An Undergraduate Refutation of Atheist Evangelists

In a post called A Refutation of the Undergraduate Atheists, David V. Johnson’s use of the silly undergraduate-level technique of mockingly mislabeling the contrary position has distracted many of his commenters from what could have been the start of a fruitful discussion (about the appropriateness of vigorously promoting atheism).

The interesting question that Johnson reminds us of is what it means to claim that humanity would be “better off”  without religion.

This raises at least two major sub-questions. One is what it means for humanity as a whole to be “better off” and the other is what is meant by the word “religion”.

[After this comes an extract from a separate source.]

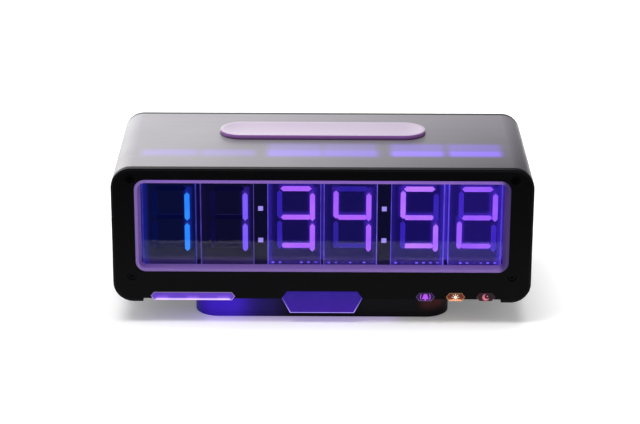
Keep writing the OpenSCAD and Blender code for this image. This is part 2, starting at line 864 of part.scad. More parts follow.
module light_baffle() {
    half = stack_half + baffle_t;
    ear_l = 8;
    color("#18181b") difference() {
        union() {
            flat(display_top_z, upper_z1) rect(-half, half, baffle_front, baffle_back);
            flat(display_top_z, display_top_z + ear_t)
                rect(-display_half, display_half, board_post_d[0] - ear_l / 2,
                     board_post_d[0] + ear_l / 2);
        }
        for (x = digit_x) {
            flat(display_top_z - eps, upper_z1 + eps)
                rect(x - plate_w / 2, x + plate_w / 2, cell_front, cell_back);
            flat(display_top_z - eps, display_top_z + light_slot_h)
                rect(x - plate_w / 2 + 2, x + plate_w / 2 - 2, baffle_front - eps, cell_front + eps);
        }
        for (s = [-1, 1]) flat(display_top_z - eps, upper_z1 + eps)
            translate([s * colon_x, 0])
                rect(-colon_gap / 2 + baffle_t, colon_gap / 2 - baffle_t, cell_front, cell_back);
        at_spots(board_post_x, [board_post_d[0]])
            tube(display_top_z - eps, display_top_z + ear_t + eps, clear_r);
    }
}

// ---------- circuit boards ----------

module display_board() {
    color(board_green) difference() {
        flat(display_z, display_top_z)
            rect(-display_half, display_half, display_front, display_back);
        at_spots(board_post_x, board_post_d) tube(display_z - eps, display_top_z + eps, clear_r);
    }
}

module display_leds() {
    led_h = 0.8;
    color("#f2efe2") flat(display_top_z, display_top_z + led_h) {
        for (x = digit_x, i = [0:6])
            translate([x + (i - 3) * tab_pitch, stack_front + i * plate_pitch + plate_t / 2])
                square([2, 1.25], center = true);
        for (s = [-1, 1])
            translate([s * colon_x, (pipe_front + pipe_back) / 2]) square([2, 1.25], center = true);
    }
}

module indicator_leds() {
    led_h = 1.1;
    spots = concat([for (i = [-1:1]) -label_x + i * tile_pitch],
                   [for (i = [-1:1]) i * badge_w / 3],
                   [for (i = [-1:1]) icon_x + i * tile_pitch]);
    color("#f2efe2") flat(display_z - led_h, display_z)
        for (x = spots) translate([x, display_front + 1.6]) square([3.5, 2.8], center = true);
}

module main_board() {
    color(board_green) difference() {
        flat(main_z, main_top_z) rect(-main_half, main_half, main_front, main_back);
        at_spots(main_post_x, main_post_d) tube(main_z - eps, main_top_z + eps, clear_r);
    }
}

module controller_module() {
    base_l = 25.5;
    base_w = 18;
    base_t = 0.8;
    can_l = 17;
    can_w = 16;
    can_h = 2.4;
    color(steel) translate([module_x, (main_front + main_back) / 2 + face_y, 0]) {
        translate([0, -base_w / 2, main_top_z]) cube([base_l, base_w, base_t]);
        translate([1.5, -can_w / 2, main_top_z + base_t]) cube([can_l, can_w, can_h]);
    }
}

module usb_socket() {
    color(steel) translate([-inlet_x, 0, 0]) {
        difference() {
            upright(usb_d0, usb_d1) translate([0, usb_z]) rounded(usb_w, usb_h, 1.2);
            upright(usb_d0 + 1.2, usb_d1 + eps)
                translate([0, usb_z]) rounded(usb_w - 0.6, usb_h - 0.6, 0.9);
        }
        upright(usb_d0 + 1, usb_d1 - 0.6) translate([0, usb_z]) square([6.7, 0.7], center = true);
    }
}

module buzzer() {
    color("#141416") translate([buzzer_x, face_y + (main_front + main_back) / 2 - 1.5, 0])
        difference() {
            tube(main_top_z, main_top_z + buzzer_h, buzzer_d / 2);
            tube(main_top_z + buzzer_h - 2, main_top_z + buzzer_h + eps, 1);
        }
}

coin_x = -43;
buzzer_x = 38;
module_x = -28;
coin_depth = (main_front + main_back) / 2 - 2;
holder_base_t = 1.2;

module coin_cell_holder() {
    outer_r = coin_d / 2 + 1.8;
    color("#222226") translate([coin_x, face_y + coin_depth, 0]) difference() {
        tube(main_top_z, main_top_z + holder_base_t + coin_t, outer_r);
        tube(main_top_z + holder_base_t, main_top_z + holder_base_t + coin_t + eps,
             coin_d / 2 + seat_gap);
        translate([coin_d / 4, -coin_d / 4, main_top_z + holder_base_t])
            cube([coin_d, coin_d / 2, coin_t + eps]);
    }
}

module coin_cell() {
    base_z = main_top_z + holder_base_t;
    color(steel) translate([coin_x, face_y + coin_depth, 0])
        tube(base_z, base_z + coin_t, coin_d / 2);
}

header_h = 5;
ribbon_x = 8;
ribbon_w = 8;
ribbon_t = 0.9;
display_header_d = display_back - 3.2;
main_header_d = main_front + 3.2;
lead_header_d = snooze_setback + 6;

module board_headers() {
    color("#e9e4d4") {
        flat(display_top_z, display_top_z + header_h)
            translate([ribbon_x, display_header_d]) square([ribbon_w + 4, 4.5], center = true);
        flat(main_top_z, main_top_z + header_h)
            translate([ribbon_x, main_header_d]) square([ribbon_w + 4, 4.5], center = true);
        flat(main_top_z, main_top_z + header_h)
            translate([lead_x, lead_header_d]) square([6, 4.5], center = true);
        translate([lead_x - 4.5, 0, 0]) flat(snooze_board_z1, snooze_board_z1 + 3)
            translate([0, snooze_setback]) square([3, 5], center = true);
    }
}

// Flat cable that leaves one header, turns over in a half circle and enters the other
module ribbon_cable() {
    r = (main_header_d - display_header_d) / 2;
    middle = (main_header_d + display_header_d) / 2;
    bend_z = main_top_z + header_h + 1.5;
    color("#8a8c92") translate([ribbon_x - ribbon_w / 2, face_y + middle, 0])
        rotate([90, 0, 90]) linear_extrude(ribbon_w) {
            difference() {
                translate([0, bend_z]) circle(r + ribbon_t / 2);
                translate([0, bend_z]) circle(r - ribbon_t / 2);
                rect(-2 * r, 2 * r, 0, bend_z);
            }
            rect(-r - ribbon_t / 2, -r + ribbon_t / 2, display_top_z + header_h, bend_z);
            rect(r - ribbon_t / 2, r + ribbon_t / 2, main_top_z + header_h, bend_z);
        }
}

// ---------- snooze bar ----------

// Plan of the bar drawn in by inset, as a solid between two heights
module bar_body(z0, z1, inset) {
    translate([0, face_y + snooze_setback, z0]) linear_extrude(z1 - z0)
        stadium(snooze_l - 2 * inset, snooze_w - 2 * inset);
}

module snooze_bar() {
    half = snooze_w / 2 - dish_rim_w;
    dish_r = (half * half + dish_t * dish_t) / (2 * dish_t);
    straight = snooze_l - snooze_w;
    color(lilac) {
        difference() {
            union() {
                bar_body(snooze_flange_z0, snooze_top_z, 0);
                bar_body(snooze_flange_z0, snooze_flange_z1, -snooze_flange_w);
            }
            bar_body(snooze_flange_z0 - eps, snooze_inner_z, snooze_wall_t);
            intersection() {
                bar_body(snooze_top_z - dish_t - eps, snooze_top_z + eps, dish_rim_w);
                translate([0, face_y + snooze_setback, snooze_top_z - dish_t + dish_r]) {
                    translate([-straight / 2, 0, 0]) rotate([0, 90, 0])
                        cylinder(r = dish_r, h = straight, $fn = 180);
                    for (s = [-1, 1]) translate([s * straight / 2, 0, 0])
                        sphere(dish_r, $fn = 180);
                }
            }
        }
        at_spots(guide_x, [snooze_setback]) tube(guide_z, snooze_inner_z + eps, guide_d / 2);
        translate([0, face_y + snooze_setback, 0])
            tube(snooze_switch_z1 + plunger_stand + rest_gap, snooze_inner_z + eps, 4);
    }
}

module snooze_carrier() {
    color(black) difference() {
        flat(carrier_z0, carrier_z1) translate([0, snooze_setback])
            rounded(carrier_l, carrier_w, 3);
        at_spots(guide_x, [snooze_setback])
            tube(carrier_z0 - eps, carrier_z1 + eps, guide_d / 2 + slide_gap);
        at_spots(carrier_screw_x, carrier_screw_d)
            tube(carrier_z0 - eps, carrier_z1 + eps, clear_r);
        translate([lead_x, face_y + snooze_setback, 0])
            tube(carrier_z0 - eps, carrier_z1 + eps, 1.6);
    }
}

module snooze_springs() {
    steps = 12;
    free_l = snooze_inner_z - carrier_z1 - spring_wire_d;
    turn = [for (i = [0:spring_turns * steps])
        [spring_r * cos(360 * i / steps), spring_r * sin(360 * i / steps),
         carrier_z1 + spring_wire_d / 2 + free_l * i / (spring_turns * steps)]];
    color(steel) at_spots(guide_x, [snooze_setback])
        wire(turn, spring_wire_d / 2, 6, [0, 0, 1]);
}

module snooze_board() {
    color(board_green) difference() {
        flat(carrier_z1, snooze_board_z1) translate([lead_x / 2 - 2, snooze_setback])
            square([24, 14], center = true);
        translate([lead_x, face_y + snooze_setback, 0])
            tube(carrier_z1 - eps, snooze_board_z1 + eps, 1.6);
    }
}

module snooze_switch() {
    color("#1b1b1d") difference() {
        flat(snooze_board_z1, snooze_switch_z1) translate([0, snooze_setback])
            square(switch_side, center = true);
        translate([0, face_y + snooze_setback, 0])
            tube(snooze_board_z1 + 0.4, snooze_switch_z1 + eps, plunger_r + slide_gap / 2);
    }
}

module snooze_plunger() {
    color("#8a4a3c") translate([0, face_y + snooze_setback, 0])
        tube(snooze_board_z1 + 0.4 + snooze_travel + rest_gap,
             snooze_switch_z1 + plunger_stand + rest_gap / 2, plunger_r);
}

// Two-core lead from the snooze board down to its header on the main board
module snooze_lead() {
    y0 = face_y + snooze_setback;
    y1 = face_y + lead_header_d;
    z0 = main_top_z + header_h + rest_gap;
    z1 = snooze_board_z1;
    bow = y1 - y0;
    route = [for (i = [0:12]) let (u = i / 12)
        [lead_x, y1 - bow * (3 * u * u - 2 * u * u * u), z0 + (z1 - z0) * u]];
    color("#3a3a40") wire(route, 0.9, 8, [1, 0, 0]);
}

// ---------- rear controls ----------

module rear_button(x) {
    color(lilac) translate([x, 0, button_z]) {
        along(button_flange_d0, case_d + button_proud, button_d / 2);
        along(button_flange_d0, button_flange_d1, button_flange_r);
    }
}

module switch_plunger(x) {
    color("#8a4a3c") translate([x, 0, button_z])
        along(switch_d0 + 0.5 + button_travel + rest_gap, button_flange_d0 - rest_gap / 2, plunger_r);
}

module button_switches() {
    color("#1b1b1d") difference() {
        for (x = button_xs) translate([x, 0, 0]) upright(switch_d0, switch_d1)
            rect(-switch_side / 2, switch_side / 2, main_top_z, main_top_z + switch_side);
        for (x = button_xs) translate([x, 0, button_z])
            along(switch_d0 + 0.5, switch_d1 + eps, plunger_r + slide_gap / 2);
    }
}

// ---------- fasteners ----------

module bezel_screws() {
    color("#0c0c0d") at_posts() translate([0, face_y + head_sink + screw_head_h, 0])
        rotate([90, 0, 0]) screw(bezel_screw_l);
}

module rear_screws() {
    color("#0c0c0d") at_posts()
        translate([0, face_y + case_d - rear_head_sink - screw_head_h, 0])
            rotate([-90, 0, 0]) screw(rear_screw_l);
}

module tray_screws() {
    color(steel) at_spots(tray_screw_x, tray_screw_d) translate([0, 0, feet_z + tray_head_sink])
        mirror([0, 0, 1]) screw(tray_screw_l);
}

module plinth_screws() {
    color(steel) at_spots(pad_x, pad_depths) translate([0, 0, floor_z - plinth_boss_top_t])
        mirror([0, 0, 1]) screw(plinth_screw_l);
}

module board_screws() {
    color(steel) {
        at_spots(board_post_x, [board_post_d[0]])
            translate([0, 0, display_top_z + ear_t]) screw(ear_t + board_screw_l);
        at_spots(board_post_x, [board_post_d[1]])
            translate([0, 0, display_top_z]) screw(board_screw_l);
        at_spots(main_post_x, main_post_d) translate([0, 0, main_top_z]) screw(main_screw_l);
    }
}

module carrier_screws() {
    color(steel) at_spots(carrier_screw_x, carrier_screw_d) translate([0, 0, carrier_z0])
        mirror([0, 0, 1]) screw(carrier_t + carrier_screw_grip);
}

front_bezel();
window_trim();
window_lens();
badge_plate();
label_plate();
icon_plate(icon_x - tile_pitch);  // alarm_icon_plate
icon_plate(icon_x);  // brightness_icon_plate
icon_plate(icon_x + tile_pitch);  // night_icon_plate
shell();
rear_panel();
bottom_tray();
base_plinth();
plinth_pads();
digit_plates(digit_x[0]);  // digit_1_plates
digit_plates(digit_x[1]);  // digit_2_plates
digit_plates(digit_x[2]);  // digit_3_plates
digit_plates(digit_x[3]);  // digit_4_plates
digit_plates(digit_x[4]);  // digit_5_plates
digit_plates(digit_x[5]);  // digit_6_plates
lower_plate_holder();
upper_plate_holder();
colon_masks();
colon_light_pipes();
light_baffle();
display_board();
display_leds();
indicator_leds();
main_board();
controller_module();
usb_socket();
buzzer();
coin_cell_holder();
coin_cell();
board_headers();
ribbon_cable();
snooze_bar();
snooze_carrier();
snooze_springs();
snooze_board();
snooze_switch();
snooze_plunger();
snooze_lead();
rear_button(button_xs[0]);  // mode_button
rear_button(button_xs[1]);  // plus_button
rear_button(button_xs[2]);  // minus_button
switch_plunger(button_xs[0]);  // mode_plunger
switch_plunger(button_xs[1]);  // plus_plunger
switch_plunger(button_xs[2]);  // minus_plunger
button_switches();
bezel_screws();
rear_screws();
tray_screws();
plinth_screws();
board_screws();
carrier_screws();
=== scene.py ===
import math

import bpy
from mathutils import Matrix, Vector


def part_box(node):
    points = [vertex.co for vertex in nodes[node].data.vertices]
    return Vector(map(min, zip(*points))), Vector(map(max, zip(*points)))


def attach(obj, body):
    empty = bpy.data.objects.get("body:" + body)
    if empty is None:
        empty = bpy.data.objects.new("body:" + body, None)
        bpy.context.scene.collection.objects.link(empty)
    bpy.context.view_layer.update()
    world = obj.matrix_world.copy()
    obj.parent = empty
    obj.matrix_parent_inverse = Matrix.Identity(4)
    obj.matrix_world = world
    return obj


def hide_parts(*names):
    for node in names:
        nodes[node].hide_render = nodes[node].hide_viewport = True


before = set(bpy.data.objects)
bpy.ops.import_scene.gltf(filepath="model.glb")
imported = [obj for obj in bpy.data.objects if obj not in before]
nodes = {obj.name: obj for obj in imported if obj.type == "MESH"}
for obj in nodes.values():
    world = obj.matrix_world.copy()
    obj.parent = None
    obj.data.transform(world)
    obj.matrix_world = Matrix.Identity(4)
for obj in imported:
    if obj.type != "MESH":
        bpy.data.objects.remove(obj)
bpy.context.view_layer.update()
MM = 0.001
TINY = 1e-6
FACE_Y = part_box("front_bezel")[0].y
TOP_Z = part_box("shell")[1].z
BADGE_HANG = 9.2 * MM
FLOOR_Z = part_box("badge_plate")[0].z + BADGE_HANG


# ---------- camera ----------

AIM = Vector((-1.4 * MM, FACE_Y, 68.3 * MM))
CAMERA_RISE = math.radians(20)
CAMERA_REACH = 1251 * MM
CAMERA_ROLL = math.radians(0.25)
CAMERA_LENS = 123.9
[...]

Many people do claim that religion has caused more violence and immediate pain than it has prevented, but that claim is virtually impossible to verify. It is also similarly impossible to verify whether or not people would really be happier with or without the “consolations” of religion. But even if they would be, the question remains as to whether the comfort that might be provided by religion to its adherents is sufficient to justify the corresponding costs to themselves and others. Perhaps there are values higher than happiness, but who am I to judge this for others and to deny a drug that gives ignorant bliss to those who choose it. But what of those to whom it is administered without choice? and what if in addition to creating bliss for its users it also causes them to do harm to others?

Here, by “causing harm to others” I am referring less to the possible (but far from established) effect of augmenting the human tendency to tribal violence than to the effect of continuing to cloud the minds of future generations with pleasant fuzz which prevents them from achieving the possibly painful joy of a clearer enlightenment.

And then the other question is whether it is possible to have “religion” without insisting on counterfactual beliefs and without increasing our susceptibility to demagoguery. Does religion necessarily lead us to be less resistant to accepting the words of authority figures for example?

These questions all seem open to me but I have no wish for counter-rational comfort and prefer to rely on my own moral judgement rather than some external authority. So of course I prefer a society in which these tendencies are not put at a disadvantage. It would be nice to have rational arguments “proving” that such a society would be “better” but my guess is that they do not and will not exist – and that the best I can do is encourage progress towards the world I prefer in the hope (but not faith!) that it will in fact not be more hurtful to others than I can in good conscience accept. To that end, I am inclined to cheer on the atheist evangelists, but only somewhat weakly as there are other issues I consider more important.